Liberty introduces the following system entities in the Liberty specifications:

  • Principal: An entity (for example, a user) that acquires a federated identity and makes decisions to which authenticated actions are done on its behalf.

  • Identity Provider: A Liberty-enabled entity that creates, maintains, and manages identity information for principals and can authenticate principals for other service providers within a circle of trust.

  • Service Provider: An entity that provides business services and/or goods to principals.

  • Circle of Trust: A federation of service providers that have business relationships based on Liberty architecture and operational requirements. Within the circle of trust, users can transact business in a secure and seamless environment, say, using single sign-on.

  • Liberty-enabled Client: A client who knows how to obtain knowledge about the identity provider that the principal wishes to use with the service provider.

  • Liberty-enabled Proxy: An HTTP proxy that emulates a Liberty-enabled client.

Liberty Phase 1

Liberty Phase 1 introduced identity federation, which provides single sign-on and global sign-out to multiple application systems and infrastructures. This involves creating an identity-provider role that initiates federation of two or more identities.

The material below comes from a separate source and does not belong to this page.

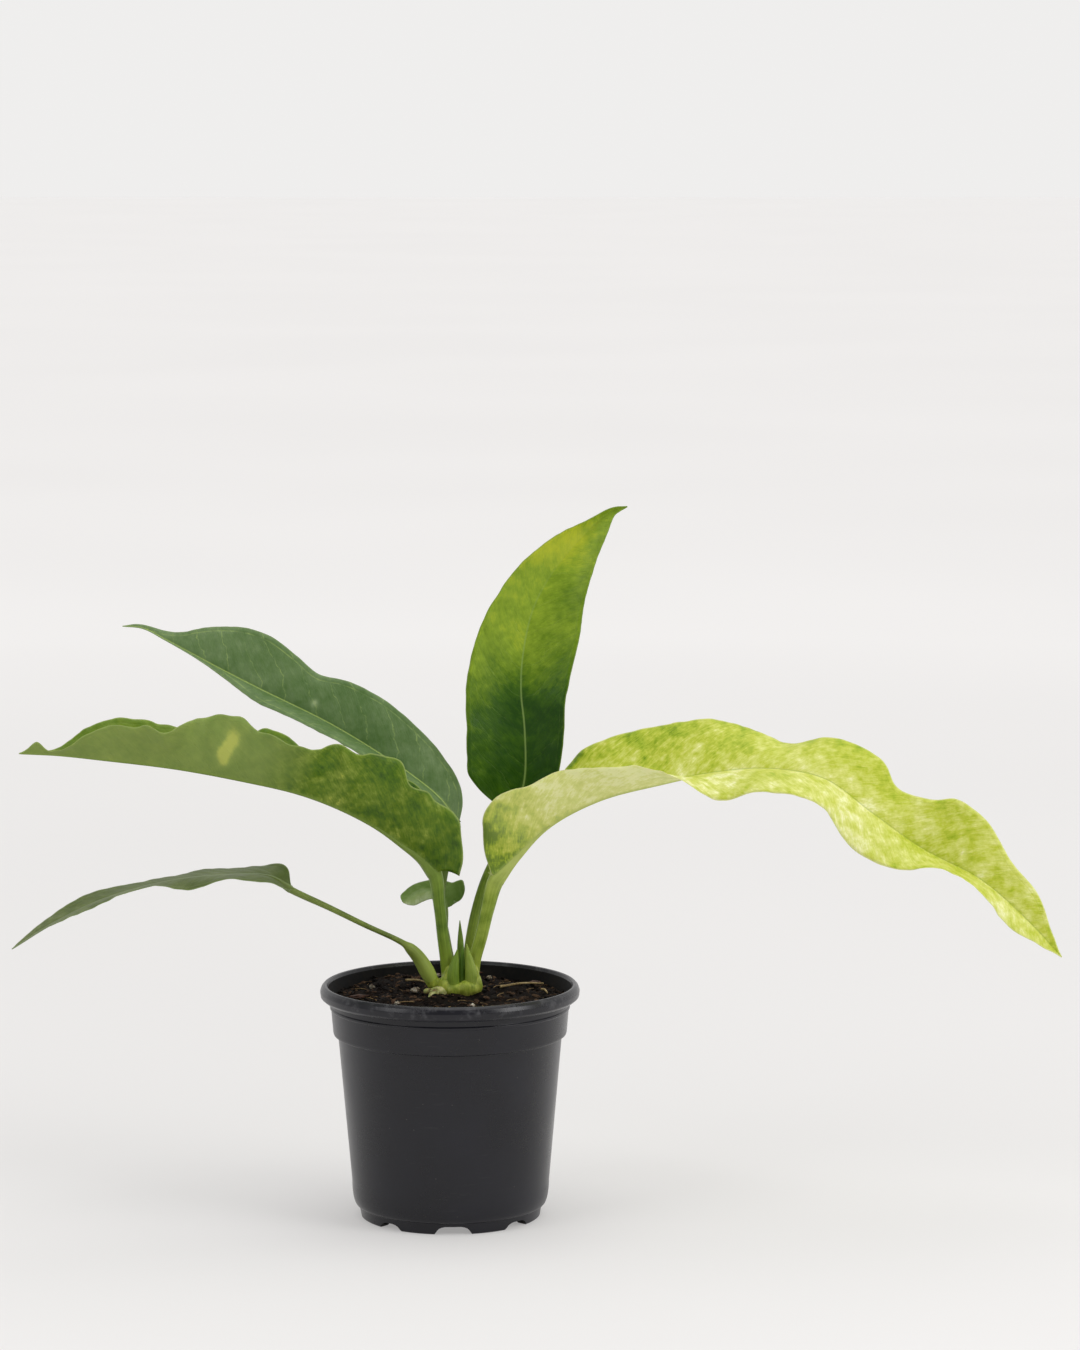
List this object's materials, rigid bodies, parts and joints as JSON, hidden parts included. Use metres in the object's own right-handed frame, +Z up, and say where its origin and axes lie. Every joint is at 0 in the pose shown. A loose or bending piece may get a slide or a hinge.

Using the Liberty protocol, users are able to sign on once to a Liberty-enabled Web site and be seamlessly signed on to another Liberty-enabled Web site without needing to reauthenticate.

In essence, Liberty Phase 1 delivers the Identity Federated Framework (ID-FF) version 1.1, which includes the following features:

  • Federated identity life cycle: The lifecycle of identity federation begins with exchanging meta-data to federate an identity. A principal (for example, a user who can acquire a federated identity) can then perform a single sign-on to one or multiple Liberty-enabled Web sites. During the process of single sign-on, the federated identity needs to be registered (using the name registration protocol). Upon completion of user activity, the principal will perform a global logout and the federated identity will be terminated.

  • Meta-data: The Liberty meta-data provides an extensible framework for describing cryptographic keys, service end-point information, and support protocols and profiles at run-time. The meta-data classes include entity provider, entity affiliation, and entity trust. The origin and the document that contain these meta-data will be verified using digital signatures.

  • Static conformance requirements: The static conformance requirements define profiles for identity federation activities: identity provider, service provider basic, service provider complete, and Liberty-enabled Client or Proxy.

  • Interoperability conformance and validation: There is a validation process for a vendor who wants to be licensed as Liberty-interoperable, where the vendor needs to participate in the Liberty Alliance Interop event to validate such a compliance assertion.

  • Security mechanisms: Liberty's identity federated framework supports both channel security and message security. Channel security allows the service provider to authenticate the identity provider using server-side certificates. It also supports mutual authorization between the service providers and identity providers. Message security uses digital signatures for protecting the Liberty messages for data integrity and non-repudiation.

Liberty Phase 2

Liberty Phase 2 is a major enhancement to Phase 1. It delivers the following specifications:

  • Identity Federated Framework (ID-FF) version 1.2. The ID-FF establishes identity federation under a circle of trust and supports single sign-on. Identity federation refers to linking all user accounts for the same user entity among different service providers and identity providers. Single sign-on denotes enabling a user to authenticate with the identity provider once in order to access remote services provided by multiple service providers under a circle of trust. The identity provider provides decentralized authentication of the user identity. The features of ID-FF include opt-in account linking, simplified sign-on, basic session management, user affiliation with Web sites, anonymity of user identities, and real-time discovery and exchange of meta-data.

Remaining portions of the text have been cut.